Glass’ parents shared her commitment to gymnastics. She started the sport when she was 4, when she enjoyed the tumbling her tap dancing class did for fun more than the skill she was there to learn.
She started in a recreation program but eventually joined a club that was a half-hour drive from the family’s Vacaville, Calif., home.
Her parents drove her there five days a week, spent up to 5 hours hanging out while she practiced, and drove her home. Glass did her homework in the car.
“We made it a family affair,” Dennis said.
Glass attracted recruiting interest from across the West but chose Boise State, in part, because she knew Resnick, a former club coach.
Her career got off to a promising start — she was an all-arounder as a freshman in 2008 — but a freak accident nearly ended it.
The Broncos were warming up on the uneven bars at San Jose State for the second meet of the 2009 season. Glass was the first Bronco to mount the bars. Her parents, who attend nearly every meet, weren’t in the arena yet.
“I had too much energy and slipped off the bar and fell,” Glass said.
Resnick called the fall maybe the lowest moment of his career.
“It was on something very basic and simple,” he said. “My eyes almost did a double-take — ‘That didn’t just happen.’ I was shocked.”
Glass landed on the top of her head and her knees — falling from 15 feet. Her first complaint was that one of her knees hurt.
She got up and walked around.
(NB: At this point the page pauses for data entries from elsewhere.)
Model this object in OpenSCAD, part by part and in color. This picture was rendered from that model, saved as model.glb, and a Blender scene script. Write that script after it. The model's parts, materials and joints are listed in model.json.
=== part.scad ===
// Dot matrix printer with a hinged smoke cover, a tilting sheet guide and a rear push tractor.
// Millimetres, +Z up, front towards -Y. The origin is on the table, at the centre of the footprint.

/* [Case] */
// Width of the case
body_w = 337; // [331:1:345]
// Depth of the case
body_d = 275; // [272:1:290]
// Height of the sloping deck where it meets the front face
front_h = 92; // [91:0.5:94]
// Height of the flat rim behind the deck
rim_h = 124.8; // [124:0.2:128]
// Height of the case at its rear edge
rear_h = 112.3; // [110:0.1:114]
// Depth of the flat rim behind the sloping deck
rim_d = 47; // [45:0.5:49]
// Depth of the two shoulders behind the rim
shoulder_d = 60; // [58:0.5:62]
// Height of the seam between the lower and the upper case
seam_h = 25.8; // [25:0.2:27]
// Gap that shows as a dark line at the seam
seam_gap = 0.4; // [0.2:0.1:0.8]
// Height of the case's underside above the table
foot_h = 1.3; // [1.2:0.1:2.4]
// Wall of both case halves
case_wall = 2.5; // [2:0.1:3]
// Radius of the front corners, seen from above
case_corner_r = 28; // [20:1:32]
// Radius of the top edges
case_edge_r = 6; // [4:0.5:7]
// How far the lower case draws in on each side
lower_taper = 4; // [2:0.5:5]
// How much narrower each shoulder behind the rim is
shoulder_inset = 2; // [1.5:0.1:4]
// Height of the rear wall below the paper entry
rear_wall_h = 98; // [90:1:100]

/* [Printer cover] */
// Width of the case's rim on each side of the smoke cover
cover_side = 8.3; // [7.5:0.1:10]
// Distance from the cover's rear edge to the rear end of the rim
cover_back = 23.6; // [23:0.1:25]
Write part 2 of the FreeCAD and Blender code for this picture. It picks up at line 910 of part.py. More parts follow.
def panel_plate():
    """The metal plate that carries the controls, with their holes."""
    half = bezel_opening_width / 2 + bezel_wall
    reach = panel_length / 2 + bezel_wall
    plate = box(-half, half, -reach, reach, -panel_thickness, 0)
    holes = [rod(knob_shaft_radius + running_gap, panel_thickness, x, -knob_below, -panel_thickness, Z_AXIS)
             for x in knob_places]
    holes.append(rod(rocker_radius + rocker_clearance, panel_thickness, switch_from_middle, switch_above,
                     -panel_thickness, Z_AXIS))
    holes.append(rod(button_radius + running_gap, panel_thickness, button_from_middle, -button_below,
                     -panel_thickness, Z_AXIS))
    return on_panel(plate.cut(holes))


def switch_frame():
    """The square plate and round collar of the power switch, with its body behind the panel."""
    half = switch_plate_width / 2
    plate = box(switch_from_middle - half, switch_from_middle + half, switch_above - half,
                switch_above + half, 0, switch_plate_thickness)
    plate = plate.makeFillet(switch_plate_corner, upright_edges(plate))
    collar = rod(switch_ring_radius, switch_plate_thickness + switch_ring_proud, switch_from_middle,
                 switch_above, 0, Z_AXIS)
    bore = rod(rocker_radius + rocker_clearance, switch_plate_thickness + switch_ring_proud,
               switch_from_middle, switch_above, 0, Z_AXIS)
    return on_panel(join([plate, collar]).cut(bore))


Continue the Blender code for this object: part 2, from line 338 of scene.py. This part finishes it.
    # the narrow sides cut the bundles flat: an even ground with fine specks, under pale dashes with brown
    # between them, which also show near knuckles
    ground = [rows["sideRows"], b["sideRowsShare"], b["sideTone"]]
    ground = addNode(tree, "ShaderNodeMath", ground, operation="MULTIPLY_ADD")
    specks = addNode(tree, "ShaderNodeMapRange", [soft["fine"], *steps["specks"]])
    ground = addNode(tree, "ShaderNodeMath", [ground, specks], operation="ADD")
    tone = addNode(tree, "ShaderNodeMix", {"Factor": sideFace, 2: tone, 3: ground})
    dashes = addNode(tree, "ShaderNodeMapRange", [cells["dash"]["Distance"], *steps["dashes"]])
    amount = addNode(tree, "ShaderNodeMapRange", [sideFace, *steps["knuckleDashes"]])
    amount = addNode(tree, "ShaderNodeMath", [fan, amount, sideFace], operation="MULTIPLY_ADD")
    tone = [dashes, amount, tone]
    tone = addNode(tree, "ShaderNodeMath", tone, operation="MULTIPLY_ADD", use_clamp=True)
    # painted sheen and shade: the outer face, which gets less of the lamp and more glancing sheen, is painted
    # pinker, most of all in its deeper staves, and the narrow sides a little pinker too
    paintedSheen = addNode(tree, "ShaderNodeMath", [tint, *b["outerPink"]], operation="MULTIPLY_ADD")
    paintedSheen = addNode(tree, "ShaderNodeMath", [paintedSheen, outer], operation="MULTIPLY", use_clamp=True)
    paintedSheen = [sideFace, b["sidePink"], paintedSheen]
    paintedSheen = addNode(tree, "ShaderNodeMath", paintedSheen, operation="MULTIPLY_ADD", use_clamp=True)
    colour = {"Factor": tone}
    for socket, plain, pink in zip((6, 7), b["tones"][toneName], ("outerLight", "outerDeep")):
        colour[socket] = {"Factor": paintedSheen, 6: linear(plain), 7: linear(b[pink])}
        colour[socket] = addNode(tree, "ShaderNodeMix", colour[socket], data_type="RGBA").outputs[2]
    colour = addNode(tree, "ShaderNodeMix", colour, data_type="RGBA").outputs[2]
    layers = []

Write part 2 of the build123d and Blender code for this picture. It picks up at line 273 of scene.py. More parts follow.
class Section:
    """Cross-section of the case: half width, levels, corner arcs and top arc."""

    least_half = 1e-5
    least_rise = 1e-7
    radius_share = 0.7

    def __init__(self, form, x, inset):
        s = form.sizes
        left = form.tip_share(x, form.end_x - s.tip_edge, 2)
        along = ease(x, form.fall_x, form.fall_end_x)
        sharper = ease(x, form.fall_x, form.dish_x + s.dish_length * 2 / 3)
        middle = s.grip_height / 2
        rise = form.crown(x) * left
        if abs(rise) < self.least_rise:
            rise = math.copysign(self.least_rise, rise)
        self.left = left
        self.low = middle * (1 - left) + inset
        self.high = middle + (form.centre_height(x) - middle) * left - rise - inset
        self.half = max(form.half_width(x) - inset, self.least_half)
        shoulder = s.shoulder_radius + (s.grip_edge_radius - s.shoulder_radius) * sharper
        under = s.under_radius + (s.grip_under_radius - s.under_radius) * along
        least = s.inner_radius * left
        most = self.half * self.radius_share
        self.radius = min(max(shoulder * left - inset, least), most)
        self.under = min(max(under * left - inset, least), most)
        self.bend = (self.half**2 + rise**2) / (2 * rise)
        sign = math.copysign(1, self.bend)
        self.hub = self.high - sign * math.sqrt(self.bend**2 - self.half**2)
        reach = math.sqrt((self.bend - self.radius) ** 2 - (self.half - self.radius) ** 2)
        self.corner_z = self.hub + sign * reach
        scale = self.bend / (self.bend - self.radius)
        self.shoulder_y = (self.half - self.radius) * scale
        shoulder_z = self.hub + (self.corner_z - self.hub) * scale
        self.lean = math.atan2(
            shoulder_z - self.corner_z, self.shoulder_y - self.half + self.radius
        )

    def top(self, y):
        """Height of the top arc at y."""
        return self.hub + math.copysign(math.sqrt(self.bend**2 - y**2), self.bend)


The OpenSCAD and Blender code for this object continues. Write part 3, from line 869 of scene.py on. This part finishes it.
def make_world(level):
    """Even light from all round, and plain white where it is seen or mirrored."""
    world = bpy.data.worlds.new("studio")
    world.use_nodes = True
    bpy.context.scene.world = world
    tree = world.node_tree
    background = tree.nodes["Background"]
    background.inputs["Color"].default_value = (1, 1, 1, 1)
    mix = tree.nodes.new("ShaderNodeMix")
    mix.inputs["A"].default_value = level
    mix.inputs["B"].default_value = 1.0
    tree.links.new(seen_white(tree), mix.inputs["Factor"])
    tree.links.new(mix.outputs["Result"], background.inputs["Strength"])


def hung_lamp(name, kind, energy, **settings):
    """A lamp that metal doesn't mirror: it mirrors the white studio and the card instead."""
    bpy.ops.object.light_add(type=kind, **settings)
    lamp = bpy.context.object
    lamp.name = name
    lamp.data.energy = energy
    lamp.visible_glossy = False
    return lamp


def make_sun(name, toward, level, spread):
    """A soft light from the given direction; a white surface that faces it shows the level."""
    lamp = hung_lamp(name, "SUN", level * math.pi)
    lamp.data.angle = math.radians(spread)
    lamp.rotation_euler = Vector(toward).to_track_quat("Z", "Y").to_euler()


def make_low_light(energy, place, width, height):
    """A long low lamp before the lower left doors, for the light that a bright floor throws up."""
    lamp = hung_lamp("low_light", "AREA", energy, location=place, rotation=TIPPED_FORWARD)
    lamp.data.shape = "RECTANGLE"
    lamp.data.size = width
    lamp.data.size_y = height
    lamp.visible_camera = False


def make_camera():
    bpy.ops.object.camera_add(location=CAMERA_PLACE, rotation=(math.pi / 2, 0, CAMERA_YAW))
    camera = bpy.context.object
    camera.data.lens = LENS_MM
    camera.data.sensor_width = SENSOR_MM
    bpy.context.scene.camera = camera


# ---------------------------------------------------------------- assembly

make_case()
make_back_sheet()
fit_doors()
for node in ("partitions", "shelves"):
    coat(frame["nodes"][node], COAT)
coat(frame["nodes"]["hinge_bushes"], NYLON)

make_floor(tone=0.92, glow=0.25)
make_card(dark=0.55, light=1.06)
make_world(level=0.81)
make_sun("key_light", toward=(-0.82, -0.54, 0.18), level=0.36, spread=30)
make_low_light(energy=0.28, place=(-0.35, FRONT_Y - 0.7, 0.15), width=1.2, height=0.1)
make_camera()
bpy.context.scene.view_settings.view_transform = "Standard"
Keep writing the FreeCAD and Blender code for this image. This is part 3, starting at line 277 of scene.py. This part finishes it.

A doctor put a neck brace on her, which was what her parents noticed when they arrived.
“You’re around this so much that it’s just part of the game,” Dennis said. “But I guess the frightful thing is the end result of it, of where it could have really ended up.”
Glass broke the C5 vertebra and knocked her C5 and C6 vertebrae out of alignment. The surgeon inserted a plate and four screws to repair the damage and attached the halo to help her heal.
Doctors initially were vague about her gymnastics future. “That was the only time I saw her cry,” Resnick said.
A couple days later, the surgeon and Dennis made their pitch to Glass that maybe she should retire.
“As soon as I said that,” Dennis said, “not that it was the wrong thing to say, she looked at me and I knew right away that that’s not the way it was going to be.”
Said Glass: “That’s when I made up my mind that I was going to come back, when they told me I shouldn’t.”
She withdrew from classes for that semester to recover at home, eschewing pain medication and pushing doctors’ restrictions to the limits. Teammates donned T-shirts with the “What would Amy do?” motto.
“It really brought us together in the gym,” said senior standout Hannah Redmon, who was in Glass’ recruiting class. “We were competing for Amy that year. … That was something to help us push ourselves. We knew Amy would get through anything, because that’s just how she is.”
By summer, doctors cleared Glass to return to the gym — and Resnick offered her a student coaching position if she wasn’t up for it.
“They really looked to find things wrong,” Dennis said of the doctors who cleared her, “but they couldn’t find anything.”
The first three months of her comeback were nothing but gymnastics basics. It was almost Halloween before she was fully cleared — just two months before the season began.
“That’s part of why she’s better now,” Resnick said. “If I had to pick one thing that was weak in her gymnastics, it was her foundation-level skills. Because she had to come back from square one, she fixed a lot of those things.”
Glass won the bars title in the 2010 season opener — a little personal revenge — and was named the West Region Athlete of the Year.
And she truly blossomed this year — after an offseason of grinding workouts even by her standards. She has established new career highs in everything but vault. And she has scored at least 9.8 on 82 percent of her routines.
“She just works like you wouldn’t believe,” Redmon said. “It’s crazy. We say, ‘We’re so sore. How are you practicing today?’ She’s so strong mentally and physically.
“… Amy never shows nerves — if she has them, we’ll never know.”